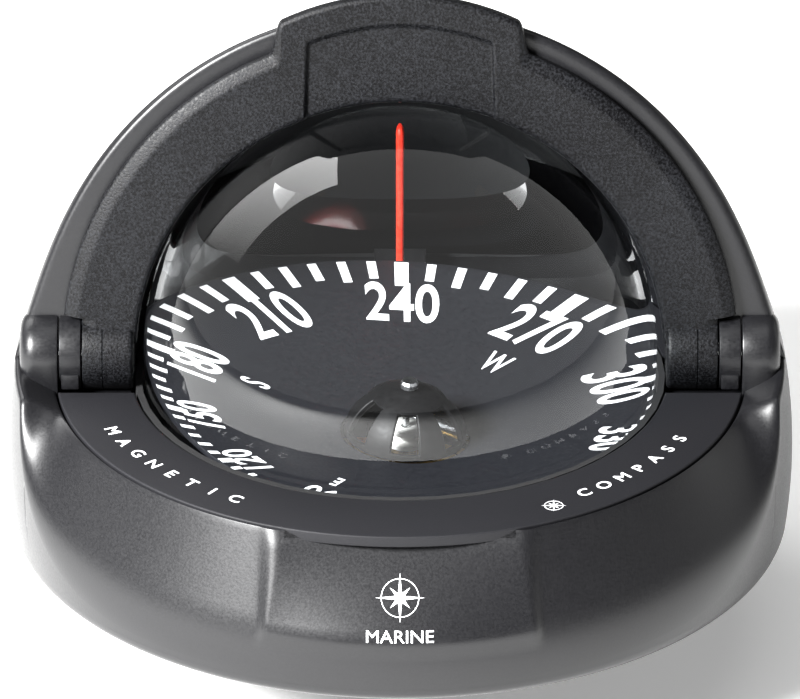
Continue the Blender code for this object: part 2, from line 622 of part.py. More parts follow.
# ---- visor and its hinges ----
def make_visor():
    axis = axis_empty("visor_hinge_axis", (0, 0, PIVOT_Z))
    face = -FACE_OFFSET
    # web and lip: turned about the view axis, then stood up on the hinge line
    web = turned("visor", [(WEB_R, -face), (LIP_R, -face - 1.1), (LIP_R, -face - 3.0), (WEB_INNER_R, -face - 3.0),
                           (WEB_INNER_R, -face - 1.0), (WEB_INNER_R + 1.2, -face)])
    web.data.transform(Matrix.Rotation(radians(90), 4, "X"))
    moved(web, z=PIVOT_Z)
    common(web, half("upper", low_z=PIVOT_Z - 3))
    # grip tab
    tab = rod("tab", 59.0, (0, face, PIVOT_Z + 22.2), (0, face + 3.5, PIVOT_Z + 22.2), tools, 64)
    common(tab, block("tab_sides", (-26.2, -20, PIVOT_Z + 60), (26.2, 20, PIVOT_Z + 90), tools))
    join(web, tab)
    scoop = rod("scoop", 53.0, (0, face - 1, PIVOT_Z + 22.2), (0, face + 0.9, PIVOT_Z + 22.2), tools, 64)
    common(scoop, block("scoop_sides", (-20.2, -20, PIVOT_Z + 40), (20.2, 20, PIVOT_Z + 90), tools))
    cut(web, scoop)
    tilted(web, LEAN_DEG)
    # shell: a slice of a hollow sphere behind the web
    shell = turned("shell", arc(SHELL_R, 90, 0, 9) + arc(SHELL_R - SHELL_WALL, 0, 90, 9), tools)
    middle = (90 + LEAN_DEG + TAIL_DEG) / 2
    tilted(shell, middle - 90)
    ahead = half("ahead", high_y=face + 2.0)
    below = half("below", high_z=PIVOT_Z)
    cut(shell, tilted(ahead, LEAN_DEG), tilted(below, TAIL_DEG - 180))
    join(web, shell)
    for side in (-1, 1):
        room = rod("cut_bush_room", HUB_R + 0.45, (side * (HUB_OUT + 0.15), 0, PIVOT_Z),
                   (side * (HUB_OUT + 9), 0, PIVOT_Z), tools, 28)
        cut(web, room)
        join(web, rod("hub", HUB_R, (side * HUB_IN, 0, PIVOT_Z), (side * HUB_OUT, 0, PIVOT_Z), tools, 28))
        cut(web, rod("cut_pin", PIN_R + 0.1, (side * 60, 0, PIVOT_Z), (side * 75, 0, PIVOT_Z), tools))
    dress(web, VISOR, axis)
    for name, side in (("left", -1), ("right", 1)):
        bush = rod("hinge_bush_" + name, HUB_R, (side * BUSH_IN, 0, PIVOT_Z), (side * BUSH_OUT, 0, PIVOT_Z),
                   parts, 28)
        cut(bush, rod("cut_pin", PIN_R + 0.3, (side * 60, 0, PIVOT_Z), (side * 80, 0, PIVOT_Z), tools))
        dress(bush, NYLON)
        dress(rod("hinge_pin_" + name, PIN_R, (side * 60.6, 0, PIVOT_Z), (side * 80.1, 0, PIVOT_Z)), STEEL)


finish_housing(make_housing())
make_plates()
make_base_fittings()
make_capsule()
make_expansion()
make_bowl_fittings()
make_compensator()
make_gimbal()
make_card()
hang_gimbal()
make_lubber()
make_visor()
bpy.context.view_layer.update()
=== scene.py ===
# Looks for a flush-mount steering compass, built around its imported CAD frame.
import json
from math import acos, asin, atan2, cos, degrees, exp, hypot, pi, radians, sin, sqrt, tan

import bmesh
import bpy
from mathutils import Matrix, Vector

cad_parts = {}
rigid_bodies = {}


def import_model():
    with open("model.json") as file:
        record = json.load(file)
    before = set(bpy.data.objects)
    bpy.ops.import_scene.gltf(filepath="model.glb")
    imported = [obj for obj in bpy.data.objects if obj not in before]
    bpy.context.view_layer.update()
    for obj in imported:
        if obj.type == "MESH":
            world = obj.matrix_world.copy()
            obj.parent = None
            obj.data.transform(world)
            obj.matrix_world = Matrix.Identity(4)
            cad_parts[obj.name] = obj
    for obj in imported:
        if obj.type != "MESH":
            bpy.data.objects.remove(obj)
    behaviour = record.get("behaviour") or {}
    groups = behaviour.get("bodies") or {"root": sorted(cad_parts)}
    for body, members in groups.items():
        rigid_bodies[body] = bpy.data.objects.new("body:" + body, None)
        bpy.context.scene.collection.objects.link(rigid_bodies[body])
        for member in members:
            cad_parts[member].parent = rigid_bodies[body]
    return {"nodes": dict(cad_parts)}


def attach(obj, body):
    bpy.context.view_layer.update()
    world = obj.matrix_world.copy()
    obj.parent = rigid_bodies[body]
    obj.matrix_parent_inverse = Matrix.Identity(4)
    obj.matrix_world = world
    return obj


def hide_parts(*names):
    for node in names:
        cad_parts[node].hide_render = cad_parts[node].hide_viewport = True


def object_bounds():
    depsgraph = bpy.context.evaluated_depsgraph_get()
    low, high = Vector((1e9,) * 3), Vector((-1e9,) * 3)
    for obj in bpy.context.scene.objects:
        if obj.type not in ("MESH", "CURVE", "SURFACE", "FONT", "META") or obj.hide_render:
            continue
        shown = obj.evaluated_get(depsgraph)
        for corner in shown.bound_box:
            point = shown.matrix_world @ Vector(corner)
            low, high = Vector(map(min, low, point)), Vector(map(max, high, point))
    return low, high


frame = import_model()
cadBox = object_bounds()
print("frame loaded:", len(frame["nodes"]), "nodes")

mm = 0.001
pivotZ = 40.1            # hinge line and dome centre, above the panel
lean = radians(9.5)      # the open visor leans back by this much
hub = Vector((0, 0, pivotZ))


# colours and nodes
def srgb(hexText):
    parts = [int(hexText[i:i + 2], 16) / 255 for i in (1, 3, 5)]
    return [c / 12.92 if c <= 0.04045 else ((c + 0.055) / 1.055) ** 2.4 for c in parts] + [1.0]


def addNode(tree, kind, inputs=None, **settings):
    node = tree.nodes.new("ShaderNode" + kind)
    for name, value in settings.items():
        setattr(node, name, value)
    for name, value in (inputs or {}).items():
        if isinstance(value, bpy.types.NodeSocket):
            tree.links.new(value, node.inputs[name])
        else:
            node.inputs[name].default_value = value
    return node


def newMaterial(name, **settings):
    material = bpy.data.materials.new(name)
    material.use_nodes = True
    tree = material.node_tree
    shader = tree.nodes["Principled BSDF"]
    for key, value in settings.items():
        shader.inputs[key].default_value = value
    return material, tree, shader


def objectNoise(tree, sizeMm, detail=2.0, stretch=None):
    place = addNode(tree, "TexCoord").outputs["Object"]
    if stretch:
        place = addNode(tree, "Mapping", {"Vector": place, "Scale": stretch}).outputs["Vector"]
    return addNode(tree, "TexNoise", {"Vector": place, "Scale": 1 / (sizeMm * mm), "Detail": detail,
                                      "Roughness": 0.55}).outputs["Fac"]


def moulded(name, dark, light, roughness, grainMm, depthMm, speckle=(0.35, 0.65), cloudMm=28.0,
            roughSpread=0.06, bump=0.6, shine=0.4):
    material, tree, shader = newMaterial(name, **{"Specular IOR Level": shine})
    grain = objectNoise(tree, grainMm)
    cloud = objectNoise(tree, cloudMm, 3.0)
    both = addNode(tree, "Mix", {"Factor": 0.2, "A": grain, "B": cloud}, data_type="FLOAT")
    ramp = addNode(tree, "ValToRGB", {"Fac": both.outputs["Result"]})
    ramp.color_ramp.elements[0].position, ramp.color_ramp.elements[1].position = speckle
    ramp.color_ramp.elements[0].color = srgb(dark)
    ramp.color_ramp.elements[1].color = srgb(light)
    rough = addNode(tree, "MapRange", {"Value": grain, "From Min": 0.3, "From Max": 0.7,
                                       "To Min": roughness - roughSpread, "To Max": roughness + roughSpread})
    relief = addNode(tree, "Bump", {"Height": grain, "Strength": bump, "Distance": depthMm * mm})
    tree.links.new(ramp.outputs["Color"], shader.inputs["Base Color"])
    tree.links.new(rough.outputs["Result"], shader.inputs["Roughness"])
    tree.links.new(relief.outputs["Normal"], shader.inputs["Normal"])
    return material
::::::
Quote nothing but the lines that run from the line containing "obj.matrix_world = Matrix.Identity(4)" through the line containing "bpy.context.scene.collection.objects.link(rigid_bodies[body])", keeping both of them word for word.

## [ANSWER TO THIS TASK]
            obj.matrix_world = Matrix.Identity(4)
            cad_parts[obj.name] = obj
    for obj in imported:
        if obj.type != "MESH":
            bpy.data.objects.remove(obj)
    behaviour = record.get("behaviour") or {}
    groups = behaviour.get("bodies") or {"root": sorted(cad_parts)}
    for body, members in groups.items():
        rigid_bodies[body] = bpy.data.objects.new("body:" + body, None)
        bpy.context.scene.collection.objects.link(rigid_bodies[body])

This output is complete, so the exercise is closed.